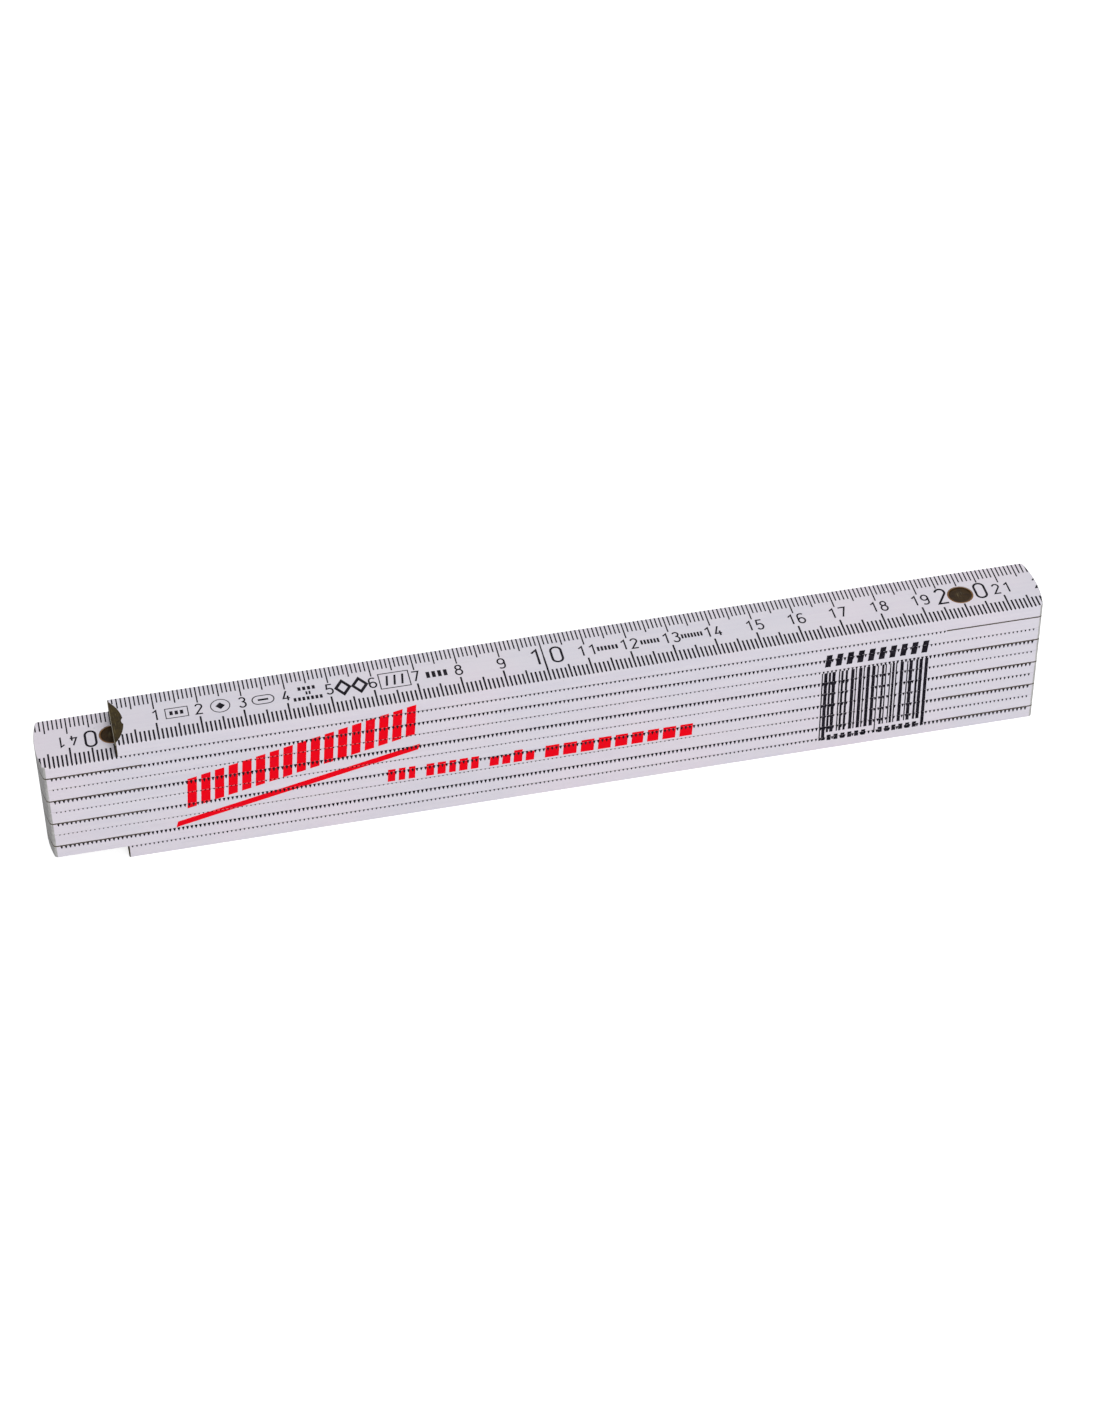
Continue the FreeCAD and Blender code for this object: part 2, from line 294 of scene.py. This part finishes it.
# ---------------------------------------------------------------- scales
class Scale:
    """One face of one leaf, with its print laid out in (u, v): u runs along the way the scale
    reads, from the end that comes first, and v across, up the figures."""

    def __init__(self, leaf, face):
        self.face = face
        self.order = leaf if face == "top" else LEAF_COUNT + 1 - leaf
        self.forward = self.order % 2 == 1
        self.side = 1 if self.forward else -1
        self.start = LEFT_PIVOT if self.forward else RIGHT_PIVOT
        low, high = BOXES[leaf]
        self.height = high.z if face == "top" else low.z
        self.first_tip = STACK_LEFT - LEFT_PIVOT if self.forward else RIGHT_PIVOT - STACK_RIGHT
        self.tip = STACK_RIGHT - LEFT_PIVOT if self.forward else RIGHT_PIVOT - STACK_LEFT
        if self.order == LEAF_COUNT:
            self.tip = LEAF_SCALE * MM

    def place(self, u, v, h):
        """The point at (u, v), h above the face."""
        up = 1 if self.face == "top" else -1
        return Vector((self.start + self.side * u, up * self.side * v, self.height + up * h))

    def flat_half_width(self, u):
        """Half the width of the leaf's flat face at u: it narrows at a bowed end."""
        full = HALF_WIDTH - ARRIS
        if self.order == LEAF_COUNT:
            return full
        bow_centre = self.tip - BOW_RADIUS
        bow_radius = BOW_RADIUS - ARRIS
        corner_u = self.tip - CORNER_RUN
        bow_starts = bow_centre + (BOW_RADIUS - CORNER_RUN) * bow_radius / (BOW_RADIUS - CORNER_RADIUS)
        if u <= corner_u:
            return full
        if u <= bow_starts:
            return CORNER_CENTRE + math.sqrt((CORNER_RADIUS - ARRIS) ** 2 - (u - corner_u) ** 2)
        return math.sqrt(bow_radius**2 - (u - bow_centre) ** 2)

    def tick_width(self, across):
        at_front = self.place(0, across, 0).y < 0
        return FRONT_TICK_WIDTH if at_front else BACK_TICK_WIDTH

    def inner_limit(self, u):
        """How near the middle a tick may come: clear of the tab of an end cap."""
        from_cap = {1: u, LEAF_COUNT: self.tip - u}.get(self.order, CAP_TAB_DEPTH)
        if from_cap >= CAP_TAB_DEPTH:
            return 0.0
        radius = (CAP_HALF_CHORD**2 + CAP_TAB_DEPTH**2) / (2 * CAP_TAB_DEPTH)
        return math.sqrt(radius**2 - (from_cap - CAP_TAB_DEPTH + radius) ** 2) + CAP_CLEARANCE


class EdgeMarks:
    """How ticks run over the arris onto the leaf's side. They are heavy near the scale's first
    joint and lighter towards the far one; on leaves 1 and 2 they are even all along."""

    def __init__(self, leaf, dice):
        if leaf <= 2:
            self.near = self.far = 0.45 * (leaf - 1)
            self.fading_starts, self.fading_ends = 0, LEAF_SCALE * MM
        elif leaf % 2 == 1:
            self.near = dice.uniform(0.8, 1.0)
            self.far = dice.uniform(0.3, 0.7)
            self.fading_starts, self.fading_ends = 170 * MM, 205 * MM
        else:
            self.near = 1.0
            self.far = 0.35 if leaf == LEAF_COUNT else dice.uniform(0.05, 0.2)
            self.fading_starts, self.fading_ends = 5 * MM, 55 * MM

    def shape(self, u):
        """Width at the top and reach down the side of the mark at u."""
        share = (u - self.fading_starts) / (self.fading_ends - self.fading_starts)
        weight = self.near + (self.far - self.near) * min(max(share, 0), 1)
        return [low + weight * (high - low) for low, high in (MARK_WIDTHS, MARK_REACHES)]


def cross_section(scale, u, across, v, h, out_v, out_h, width):
    """Four corners of a tick's section at (v, h), whose outward direction is (out_v, out_h)."""
    corners = []
    for side, depth in ((-1, INK_RAISE), (1, INK_RAISE), (1, -INK_SINK), (-1, -INK_SINK)):
        corners.append(
            scale.place(u + side * width / 2, across * (v + out_v * depth), h + out_h * depth)
        )
    return corners


def draw_tick(ink, scale, u, across, length, marks):
    """One tick in from the edge on side across, and over the arris if there are marks. At a bowed
    end it is cut off along the edge."""
    pen = scale.tick_width(across)
    left = u - pen / 2
    right = u + pen / 2
    inner = max(HALF_WIDTH - length, scale.inner_limit(u))
    flat_end = HALF_WIDTH - ARRIS
    if scale.flat_half_width(right) < flat_end:
        outline = [(left, inner), (right, inner)]
        outline += [(right, scale.flat_half_width(right)), (left, scale.flat_half_width(left))]
        ink.slab(scale.place, [(x, across * v) for x, v in outline])
        return
    stations = [(inner, 0, 0, 1, pen), (flat_end, 0, 0, 1, pen)]
    if marks:
        width, reach = marks.shape(u)
        for angle in (30, 60, 90):
            over = math.sin(math.radians(angle))
            level = math.cos(math.radians(angle))
            stations.append((flat_end + ARRIS * over, ARRIS * (level - 1), over, level, width))
        stations.append((HALF_WIDTH, -ARRIS - reach, 1, 0, MARK_TIP_WIDTH))
    ink.sweep([cross_section(scale, u, across, *station) for station in stations])


def draw_edge_mark(ink, scale, u, across, marks):
    """The mark of a tick on the leaf's side alone, below the relieved joint face."""
    width, reach = marks.shape(u)
    stations = [
        (HALF_WIDTH, -RELIEF - EDGE_MARK_CLEARANCE, 1, 0, width),
        (HALF_WIDTH, -RELIEF - reach, 1, 0, MARK_TIP_WIDTH),
    ]
    ink.sweep([cross_section(scale, u, across, *station) for station in stations])


def tick_length(millimetre):
    if millimetre == LEAF_SCALE:
        return PIVOT_TICK_LENGTH
    if millimetre % (LEAF_SCALE / 2) == 0:
        return HALF_WIDTH
    for step in (10, 5):
        if millimetre % step == 0:
            return TICK_LENGTHS[step]
    return TICK_LENGTHS[1]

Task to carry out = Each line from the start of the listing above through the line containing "reads, from the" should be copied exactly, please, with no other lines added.

Response for this exercise =
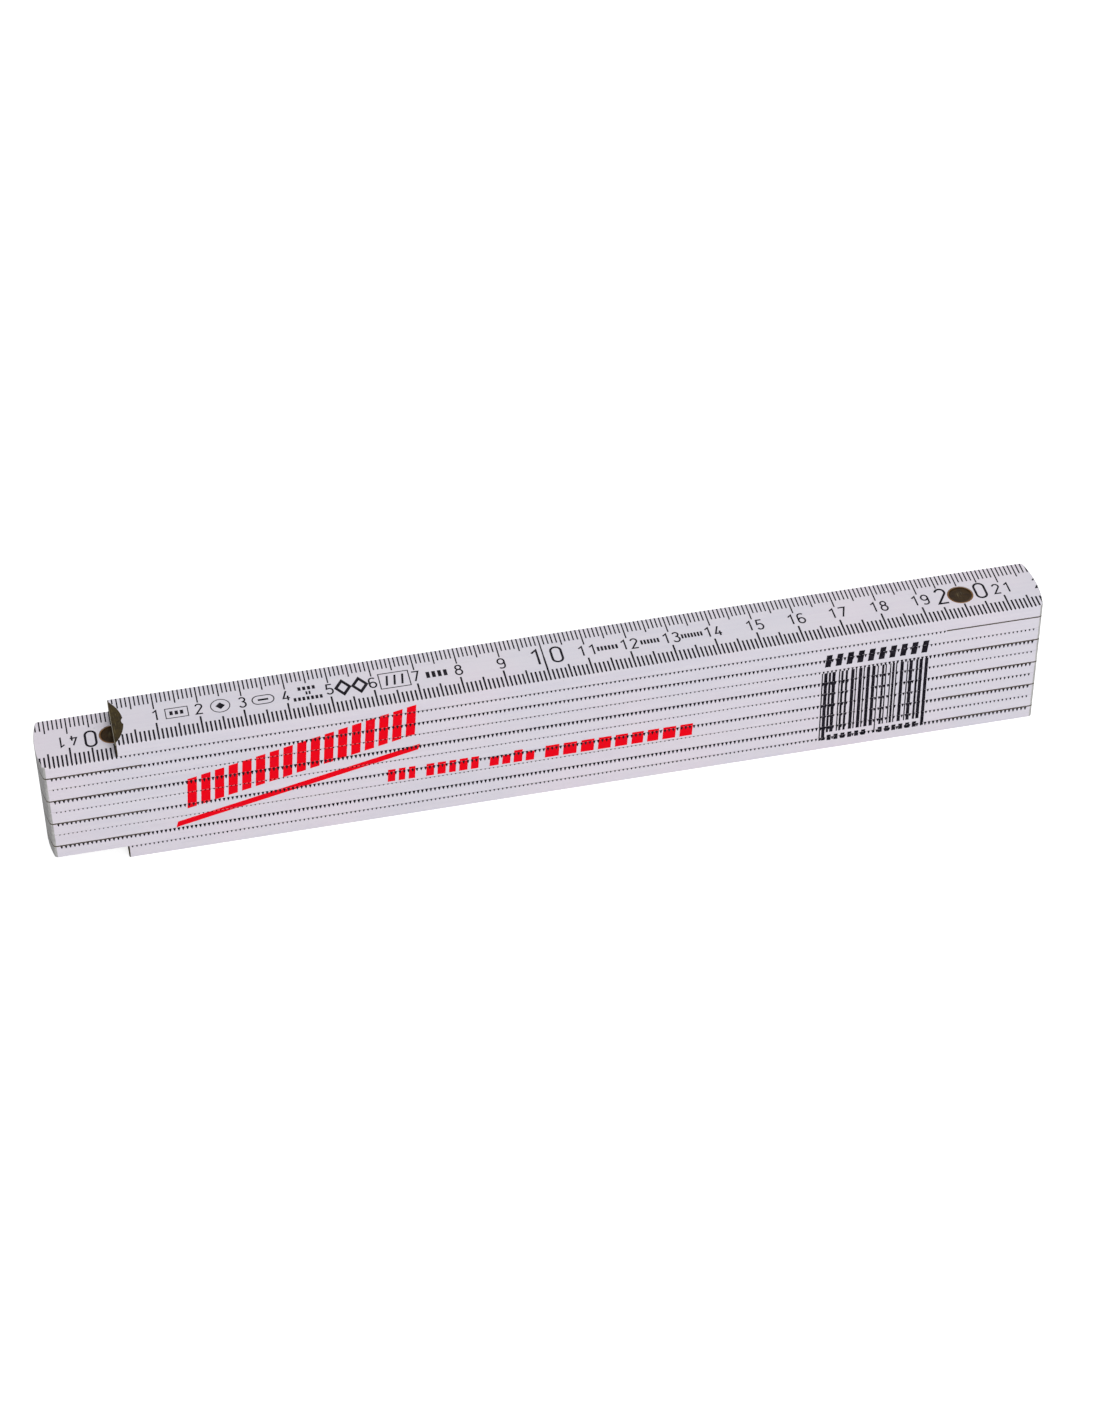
Continue the FreeCAD and Blender code for this object: part 2, from line 294 of scene.py. This part finishes it.
# ---------------------------------------------------------------- scales
class Scale:
    """One face of one leaf, with its print laid out in (u, v): u runs along the way the scale
    reads, from the end that comes first, and v across, up the figures."""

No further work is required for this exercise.